A related skill that I have is that I can tune my guitar, both electric and acoustic, with out a pitch standard, even without being able to really hear the instrument. It is not "perfect", but it is usually close. I can sense by the way the strings feel, especially the A string. And once the A feels right, it is pretty easy to get the rest close. What my brain is doing in this case is responding to the tension of the string and the way it feels under my fingers when it vibrates, so it is more like muscle memory and less like an aural experience. I don't think this is an unusual skill, per se, and there are probably many guitarists who can do this. I developed it in my 20's when I worked in a couple of different music stores in Texas for several years. I have restrung and tuned many more guitars than most people, and I'm sure that is the source of this peculiar ability. It is all about familiarity and conditioning and I'm sure many other people in other disciplines have similar experiences.

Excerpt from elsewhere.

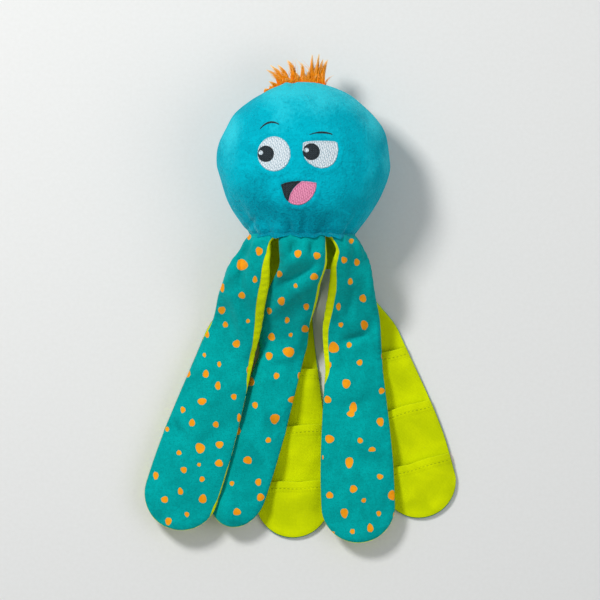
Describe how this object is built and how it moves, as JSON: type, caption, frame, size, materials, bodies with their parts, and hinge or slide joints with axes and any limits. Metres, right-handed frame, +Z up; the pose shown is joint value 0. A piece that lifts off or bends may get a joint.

The way we process and experience musical information and respond to sound is a never ending source of wonder and fascination, though. And it never ends. It is science, it is emotion, it is spiritual, and it is experiential. We will never figure it all out or reach the end of what there is to hear. There is infinite variety in musical expression...it is a glimpse into something beautiful, something personal, and something eternal. I understand only a few very small pieces of it, but I can't put it down. And I don't want to.

1 comment:

Nestor Family said...

My brother has perfect pitch and is a wonderful trombone player...

I remember our old worship pastor at the church we went to in Michigan used to be so bothered by the whir of the air condiditoning in the building we met in... I believe he blamed it on the blessing/curse of having perfect pitch.